No es casual que este título se gestara en un momento de considerable agitación geopolítica: el nacimiento de las nuevas monarquías europeas, Alemania e Italia. Don Carlo es una reflexión sobre el Estado en el liberalismo romántico que aprovecha el Verdi más político para cuestionar el derecho del gobernante sobre el pueblo (Felipe II y la monarquía absoluta), la religión y el hombre (la Inquisición) y la incomprensión entre generaciones (Felipe II y el infante Carlos de Austria), el trauma paterno filial, paradigma aquí del viejo absolutismo y las nuevas repúblicas y monarquías parlamentarias.

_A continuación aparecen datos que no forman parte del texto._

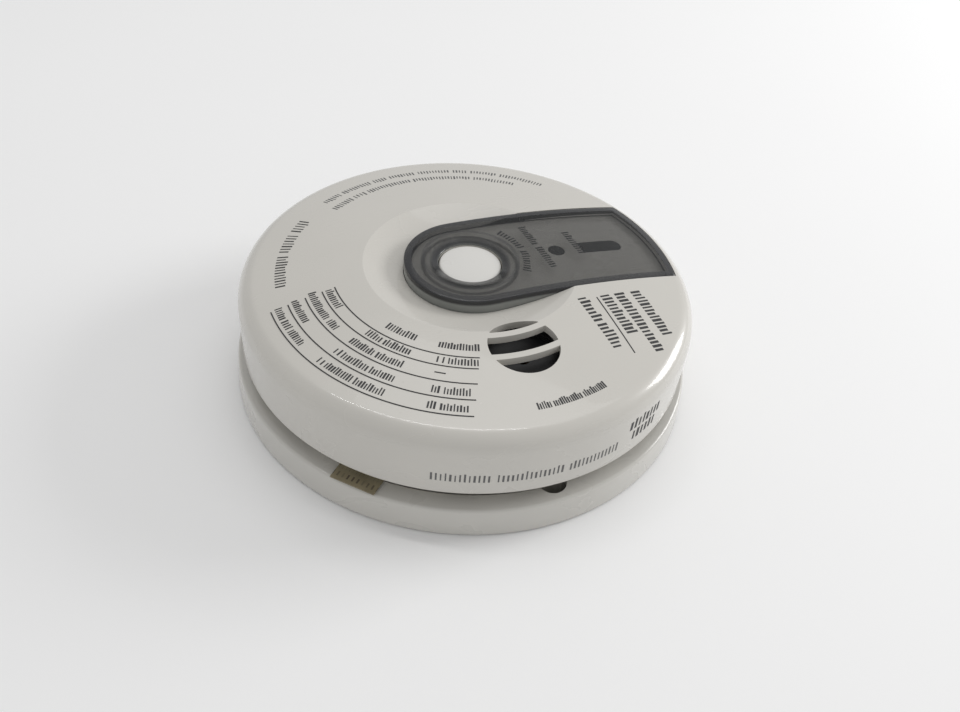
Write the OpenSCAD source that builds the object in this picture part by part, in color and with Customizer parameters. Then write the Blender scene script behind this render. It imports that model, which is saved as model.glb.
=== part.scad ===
// Battery carbon monoxide detector on a twist-off wall bracket.
// Z = 0 is the wall, +Z leaves the wall, and the round body is centred on the Z axis.
// +Y runs along the grey lens, and +X points from the centre to the horn opening.

/* [Body] */
// Outside diameter of the wall bracket
body_d = 127; // [124:1:153]
// Height from the wall to the middle of the domed face
body_h = 36; // [36:0.1:44]
// Radius of the sphere that the face is part of
dome_r = 320; // [250:5:600]
// How far the cover's wall stands inside the bracket's rim
cover_setback = 2.3; // [1:0.1:4]
// Radius of the cover's rounded shoulder
shoulder_r = 5.2; // [4:0.1:7]
// Wall of the cover and the housing
wall = 2; // [1.6:0.1:2.4]

/* [Bracket] */
// Thickness of the bracket's back plate
plate_t = 2; // [1.8:0.1:2.6]
// Height of the bracket's raised rim at its inner edge
rim_h = 8.6; // [8:0.1:10]
// Height of the open gap between the bracket and the cover
gap_h = 4.1; // [3.8:0.1:5]
// How deep the open gap runs in under the cover
gap_depth = 4; // [3.4:0.1:5]
// Angle that the detector turns through to come off the bracket
twist_angle = 20; // [18:1:25]
// Distance between the two wall screws
screw_spacing = 60; // [50:1:70]
// Width of the slots for the wall screws
screw_slot_w = 4.5; // [4:0.1:5.5]
// Length of the slots for the wall screws
screw_slot_l = 12; // [10:0.5:16]
// Diameter of the release hole in the rim
release_d = 7.4; // [6:0.1:9]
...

No es casual tampoco que esta ópera, de extrema dificultad y poco representada hasta los años 50 del siglo XX, cobrara nuevo aliento tras la Segunda Guerra Mundial, dramático punto de inflexión para repensar el mundo y el tenebroso juego de los intereses de estado.

Como excusa para todo, el amor: entre Carlos e Isabel de Valois, entre Carlos y Rodrigo de Posa. Y la ausencia de amor: entre Felipe II e Isabel, entre Éboli y Carlos, entre el Estado y el Pueblo, entre el Hombre y la Religión.